* begin Available data *
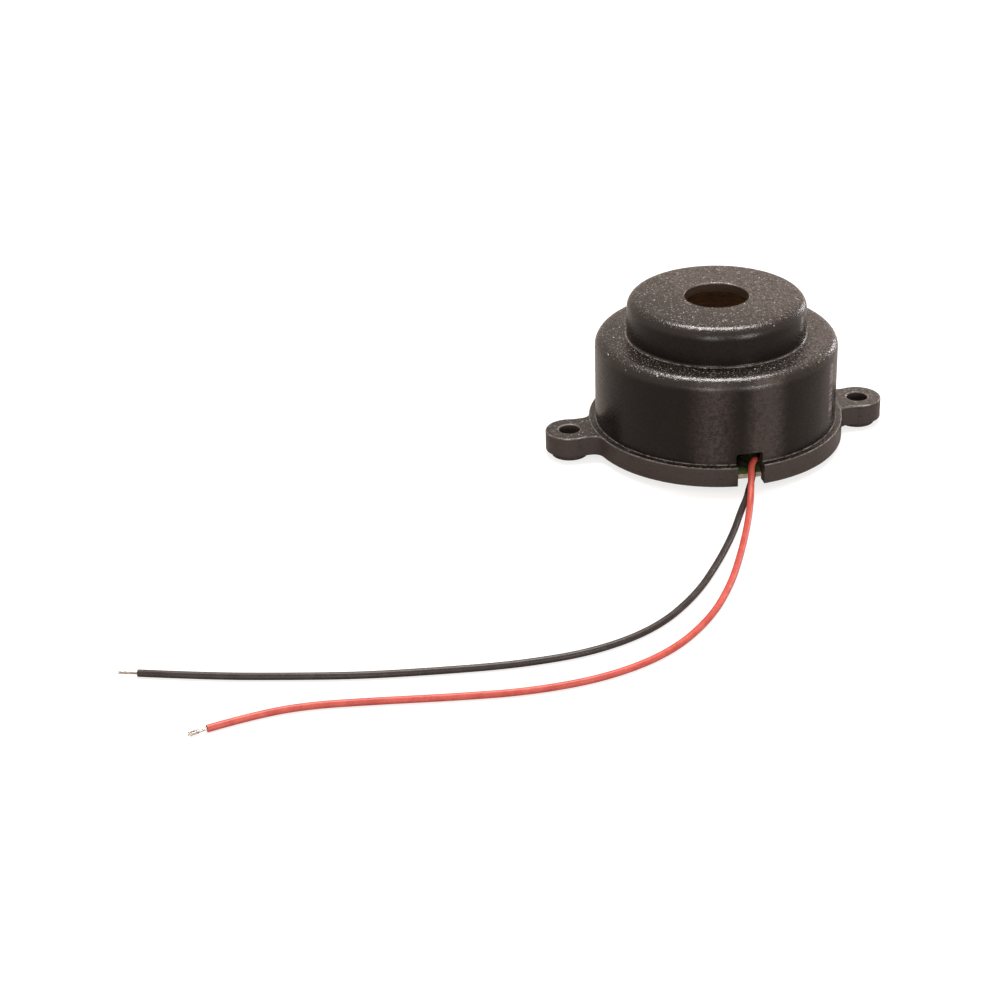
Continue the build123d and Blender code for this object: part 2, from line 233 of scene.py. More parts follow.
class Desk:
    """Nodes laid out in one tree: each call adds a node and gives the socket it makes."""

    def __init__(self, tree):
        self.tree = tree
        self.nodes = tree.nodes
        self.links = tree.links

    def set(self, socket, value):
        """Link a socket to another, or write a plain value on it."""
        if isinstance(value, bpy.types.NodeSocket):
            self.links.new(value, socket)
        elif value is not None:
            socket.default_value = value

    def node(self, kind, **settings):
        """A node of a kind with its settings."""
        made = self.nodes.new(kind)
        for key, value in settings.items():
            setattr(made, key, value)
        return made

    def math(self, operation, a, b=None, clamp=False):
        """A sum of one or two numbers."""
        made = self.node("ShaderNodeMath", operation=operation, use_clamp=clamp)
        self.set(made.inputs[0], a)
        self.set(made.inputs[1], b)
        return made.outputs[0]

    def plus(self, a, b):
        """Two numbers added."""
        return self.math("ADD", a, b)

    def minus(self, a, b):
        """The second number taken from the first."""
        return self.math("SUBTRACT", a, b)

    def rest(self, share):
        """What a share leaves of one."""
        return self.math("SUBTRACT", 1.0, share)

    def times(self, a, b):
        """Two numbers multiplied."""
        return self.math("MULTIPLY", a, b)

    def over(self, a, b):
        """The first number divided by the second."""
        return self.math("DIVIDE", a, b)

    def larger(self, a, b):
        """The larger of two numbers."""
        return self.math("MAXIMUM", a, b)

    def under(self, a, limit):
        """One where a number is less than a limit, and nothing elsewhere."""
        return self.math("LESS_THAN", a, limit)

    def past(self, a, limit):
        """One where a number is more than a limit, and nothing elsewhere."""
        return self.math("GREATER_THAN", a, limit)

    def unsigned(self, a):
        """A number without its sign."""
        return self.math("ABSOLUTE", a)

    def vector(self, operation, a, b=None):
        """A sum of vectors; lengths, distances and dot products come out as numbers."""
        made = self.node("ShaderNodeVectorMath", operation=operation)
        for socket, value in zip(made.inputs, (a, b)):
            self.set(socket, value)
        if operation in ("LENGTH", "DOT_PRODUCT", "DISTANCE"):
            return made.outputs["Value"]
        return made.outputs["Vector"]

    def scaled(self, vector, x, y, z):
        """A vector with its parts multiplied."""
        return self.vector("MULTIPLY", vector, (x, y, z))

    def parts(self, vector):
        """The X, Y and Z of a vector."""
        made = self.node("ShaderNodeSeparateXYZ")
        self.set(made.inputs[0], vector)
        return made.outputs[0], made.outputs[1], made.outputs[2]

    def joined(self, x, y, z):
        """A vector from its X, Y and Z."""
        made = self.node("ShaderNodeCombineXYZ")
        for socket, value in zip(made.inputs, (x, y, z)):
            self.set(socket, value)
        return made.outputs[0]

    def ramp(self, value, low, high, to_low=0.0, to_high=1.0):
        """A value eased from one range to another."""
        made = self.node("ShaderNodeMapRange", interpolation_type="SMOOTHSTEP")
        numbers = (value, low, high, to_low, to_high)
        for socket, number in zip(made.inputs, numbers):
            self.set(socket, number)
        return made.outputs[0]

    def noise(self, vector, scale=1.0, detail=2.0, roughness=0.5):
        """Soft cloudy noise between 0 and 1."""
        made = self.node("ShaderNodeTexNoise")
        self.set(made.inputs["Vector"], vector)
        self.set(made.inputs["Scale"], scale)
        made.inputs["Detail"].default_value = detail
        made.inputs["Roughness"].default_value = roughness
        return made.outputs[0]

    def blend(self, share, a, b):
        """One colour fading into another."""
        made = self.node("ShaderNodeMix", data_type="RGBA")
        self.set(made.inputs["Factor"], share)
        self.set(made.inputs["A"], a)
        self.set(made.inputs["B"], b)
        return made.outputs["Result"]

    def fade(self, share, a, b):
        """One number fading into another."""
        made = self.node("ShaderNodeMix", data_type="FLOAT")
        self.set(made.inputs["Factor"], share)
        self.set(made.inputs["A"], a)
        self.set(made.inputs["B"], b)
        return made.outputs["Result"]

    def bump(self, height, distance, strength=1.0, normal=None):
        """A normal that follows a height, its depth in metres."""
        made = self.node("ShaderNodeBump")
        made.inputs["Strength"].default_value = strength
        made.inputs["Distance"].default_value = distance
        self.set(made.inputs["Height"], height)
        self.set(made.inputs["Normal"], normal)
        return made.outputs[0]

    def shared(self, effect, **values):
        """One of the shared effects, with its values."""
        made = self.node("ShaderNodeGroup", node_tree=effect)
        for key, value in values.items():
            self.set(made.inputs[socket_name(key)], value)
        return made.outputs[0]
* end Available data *
* Challenge:
Return, please, the lines of the data from the first through the line containing "self.links = tree.links", both kept, exactly as they stand and nothing more.

* Exercise output:
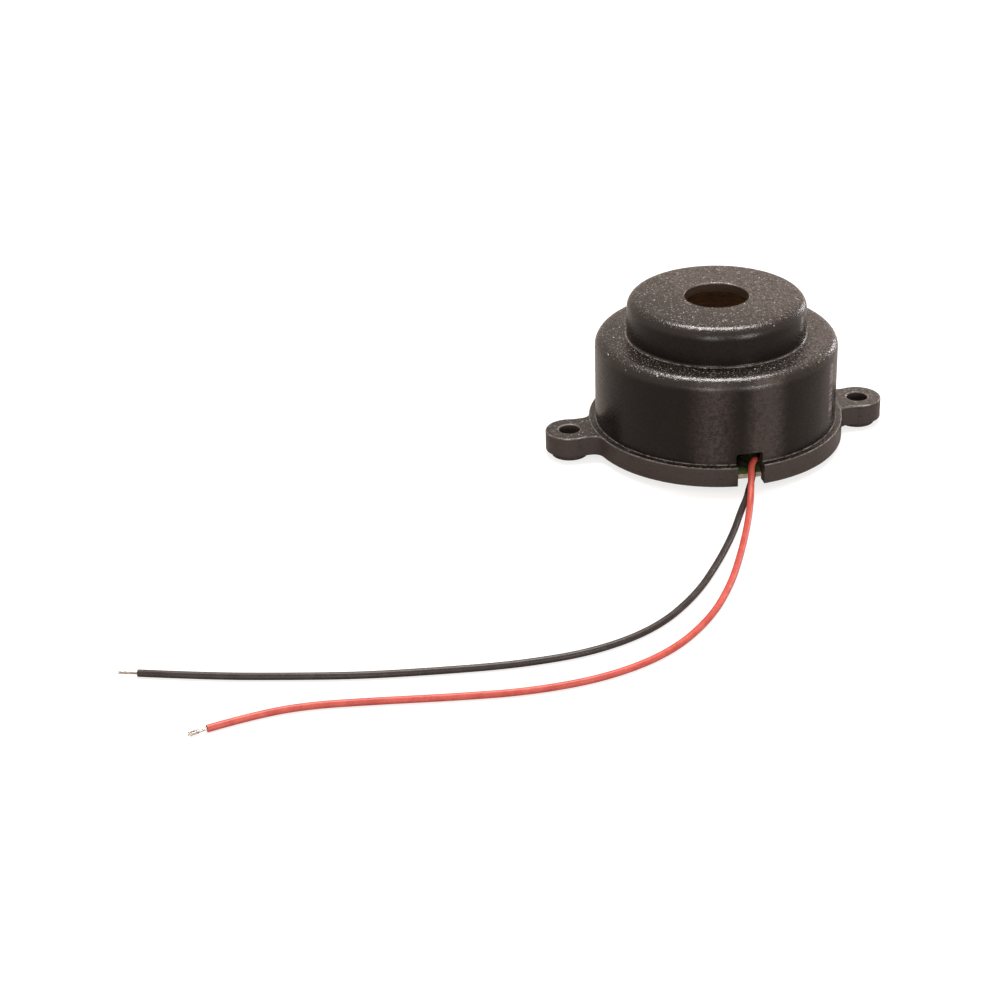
Continue the build123d and Blender code for this object: part 2, from line 233 of scene.py. More parts follow.
class Desk:
    """Nodes laid out in one tree: each call adds a node and gives the socket it makes."""

    def __init__(self, tree):
        self.tree = tree
        self.nodes = tree.nodes
        self.links = tree.links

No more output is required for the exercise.